Position vector of P = -5\overrightarrow{b}

Problem 2: If \overrightarrow{a} and \overrightarrow{b} are position vectors of points A and B respectively, then find the position vector of points of trisection of AB.

Let P and Q be points of trisection.

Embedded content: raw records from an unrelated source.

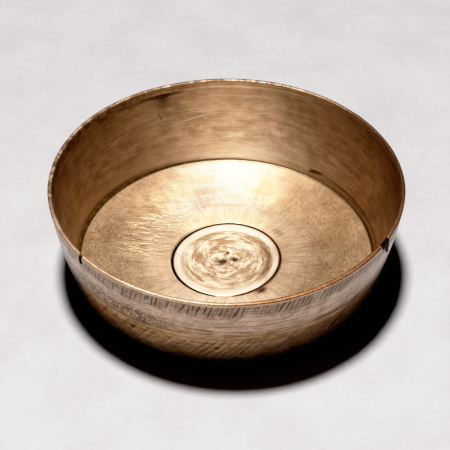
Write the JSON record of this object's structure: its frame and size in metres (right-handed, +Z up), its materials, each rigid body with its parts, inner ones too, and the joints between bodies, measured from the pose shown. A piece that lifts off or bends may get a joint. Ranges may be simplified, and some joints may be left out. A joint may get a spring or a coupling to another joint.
{
  "type": "singing bowl",
  "caption": "Low bronze singing bowl with a straight flaring wall, a dished floor with an engraved circle, and a plain worn rim.",
  "frame": {"origin": "centre of the small flat on the underside that the bowl rests on", "axes": "+Z up along the bowl's axis, out of its mouth; -Y is the front, and +X is the right as seen from the front"},
  "size_m": [0.16, 0.16, 0.0505],
  "materials": {
    "bronze": "brushed and worn",
    "black_deposit": "matt",
    "brown_deposit": "matt"
  },
  "bodies": {
    "root": {"bowl_body": "bronze", "centre_circle_fill": "black_deposit", "foot_crease_fill": "brown_deposit", "fold_pit_fill": "brown_deposit", "centre_mark_fill": "brown_deposit", "left_nick_fill": "black_deposit", "right_nick_fill": "black_deposit"}
  },
  "joints": []
}
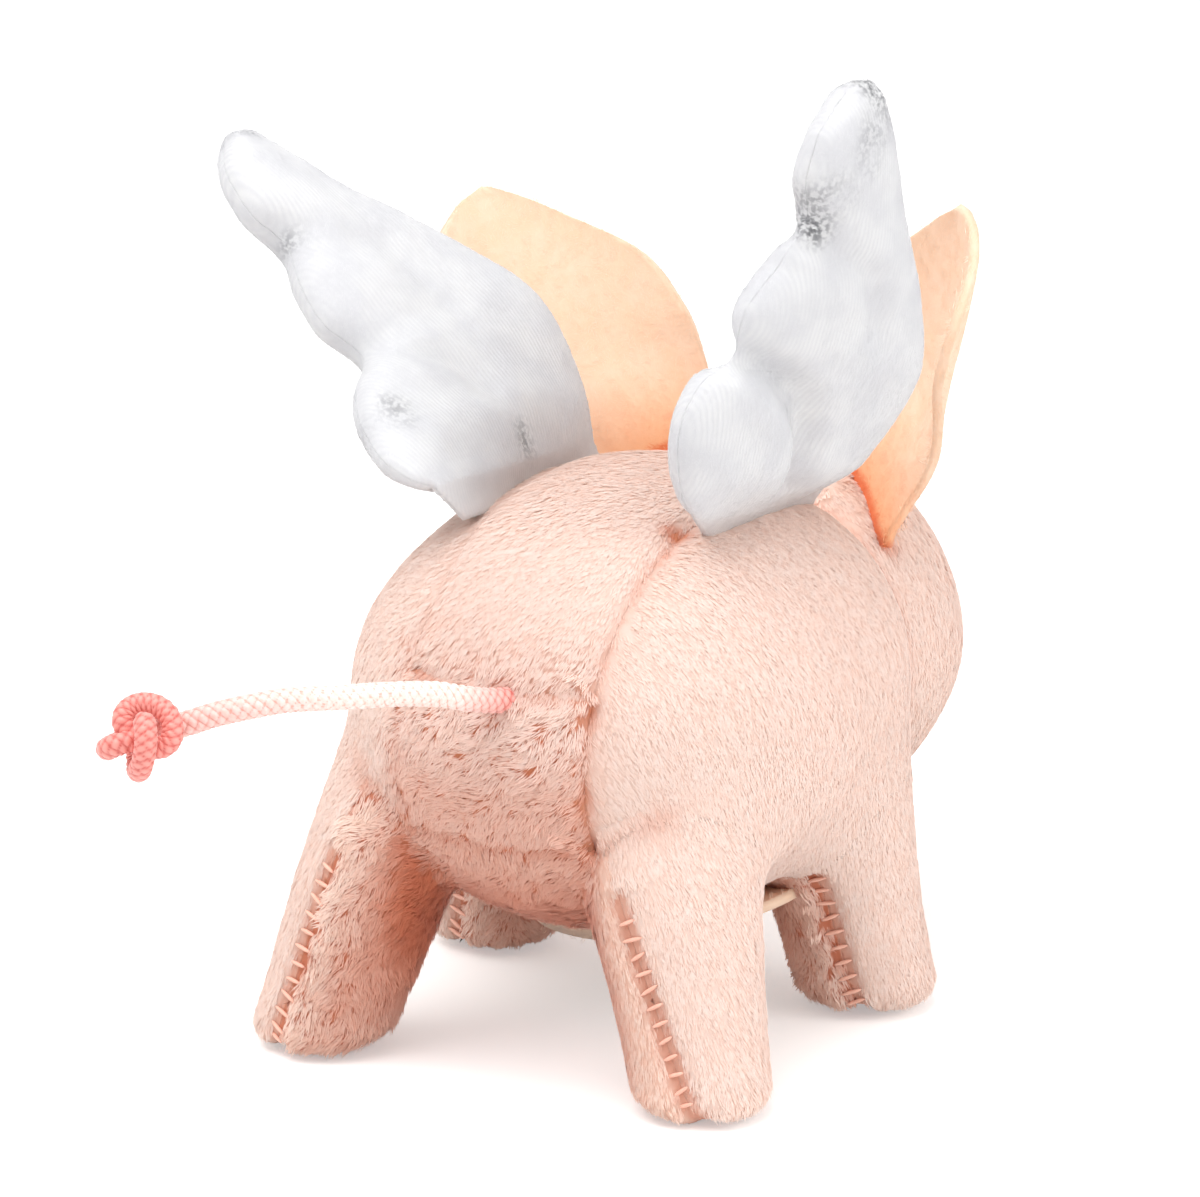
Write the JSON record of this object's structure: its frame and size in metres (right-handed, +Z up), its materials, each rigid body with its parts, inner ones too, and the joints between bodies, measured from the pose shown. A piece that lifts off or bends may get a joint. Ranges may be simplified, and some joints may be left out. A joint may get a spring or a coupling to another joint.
{
  "type": "finger puppet",
  "caption": "Soft stuffed pig finger puppet with felt ears, padded velvet wings, a knotted cord tail and a felt finger sleeve in the belly.",
  "frame": {"origin": "on the surface it stands on, below the middle of the toy's box without its tail", "axes": "+Z up, +Y towards the nose, +X to the pig's right"},
  "size_m": [0.076, 0.1195, 0.0985],
  "materials": {
    "plush": "short pale pink pile, brushed one way, smooth on the flanks and matted on the rump",
    "plush_deep": "short coral pink pile with matted tufts",
    "felt": "pressed orange-peach felt with fine fibres",
    "velvet": "white knitted stretch velvet with a crushed sheen",
    "filling": "loose white fibre",
    "cord": "satin pink braided cord",
    "bead": "polished black",
    "washer": "plain moulded"
  },
  "bodies": {
    "root": {"back_gusset": "plush", "rump_panel": "plush", "right_side_panel": "plush", "left_side_panel": "plush", "belly_panel": "plush_deep", "body_filling": "filling", "finger_sleeve": "felt", "rear_right_leg_outer": "plush", "rear_right_leg_inner": "plush_deep", "rear_right_leg_filling": "filling", "rear_left_leg_outer": "plush", "rear_left_leg_inner": "plush_deep", "rear_left_leg_filling": "filling", "front_right_leg_outer": "plush", "front_right_leg_inner": "plush_deep", "front_right_leg_filling": "filling", "front_left_leg_outer": "plush", "front_left_leg_inner": "plush_deep", "front_left_leg_filling": "filling", "forehead_gusset": "plush", "right_head_panel": "plush", "left_head_panel": "plush", "snout_band": "plush", "snout_disc": "plush_deep", "head_filling": "filling", "right_eye": "bead", "right_eye_washer": "washer", "left_eye": "bead", "left_eye_washer": "washer"},
    "right_wing": {"right_wing_outer_panel": "velvet", "right_wing_inner_panel": "velvet", "right_wing_filling": "filling"},
    "left_wing": {"left_wing_outer_panel": "velvet", "left_wing_inner_panel": "velvet", "left_wing_filling": "filling"},
    "right_ear": {"right_ear": "felt"},
    "left_ear": {"left_ear": "felt"},
    "tail": {"tail_cord": "cord", "tail_knot": "cord"}
  },
  "joints": [
    {"name": "right_wing_flap", "type": "hinge", "parent": "root", "child": "right_wing", "pos_m": [0.02277, -0.00713, 0.05428], "axis": [0, 0.9931, -0.1172], "range_deg": [-15, 45], "stiffness_Nm_per_rad": 0.02},
    {"name": "left_wing_flap", "type": "hinge", "parent": "root", "child": "left_wing", "pos_m": [-0.00383, -0.00713, 0.05428], "axis": [0, -0.9931, 0.1172], "range_deg": [-25, 30], "stiffness_Nm_per_rad": 0.02},
    {"name": "right_ear_fold", "type": "hinge", "parent": "root", "child": "right_ear", "pos_m": [0.02267, 0.01717, 0.04898], "axis": [-0.7071, 0.7071, 0], "range_deg": [0, 30], "stiffness_Nm_per_rad": 0.01},
    {"name": "left_ear_fold", "type": "hinge", "parent": "root", "child": "left_ear", "pos_m": [-0.00373, 0.01717, 0.04898], "axis": [-0.7071, -0.7071, 0], "range_deg": [0, 30], "stiffness_Nm_per_rad": 0.01},
    {"name": "tail_swing", "type": "hinge", "parent": "root", "child": "tail", "pos_m": [0.01027, -0.0435, 0.041], "axis": [0, 0, 1], "range_deg": [-35, 35], "stiffness_Nm_per_rad": 0.004}
  ]
}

Then, AP = PQ = QB = k (constant variable)

PB = PQ + QB = k + k = 2k

\frac{AP}{PB} = \frac{k}{2k} = \frac{1}{2}

P divides AB in the ratio 1 : 2

Using internally section formula, where m=1 and n=2

Position vector of P =  \frac{m(\overrightarrow{b})+n(\overrightarrow{a})}{m+n}

Position vector of P =  \frac{1(\overrightarrow{b})+2(\overrightarrow{a})}{1+2}

Position vector of P =  \frac{\overrightarrow{b}+2\overrightarrow{a}}{3}

Now, we can clearly see that Q is the mid-point of PB.

Apply mid-point section formula we have,

Position vector of Q =  \frac{\frac{\overrightarrow{b}+2\overrightarrow{a}}{3}+\overrightarrow{b}}{2}

Position vector of Q =  \frac{4\overrightarrow{b}+2\overrightarrow{a}}{6}    

Position vector of Q =  \frac{\overrightarrow{a}+2\overrightarrow{b}}{3}

Practice Problems

1. Find the midpoint of points having position vectors 2\hat{i}+3\hat{j}\ \text{and}\ 6\hat{i}+\hat{j}
2. Find the position vector of a point dividing the join of a and b internally in the ratio 3:2.
3. Find the point dividing the segment joining 2\overrightarrow{a}-\overrightarrow{b}\ \text{and} \ \overrightarrow{a}+3\overrightarrow{b} externally in the ratio 2:1.
4. Determine the trisection points of the segment joining position vectors \overrightarrow{a}\ \text{and}\ \overrightarrow{b}
5. Show that the midpoint of the line segment joining points with position vectors \overrightarrow{a} and -\overrightarrow{a} is the origin.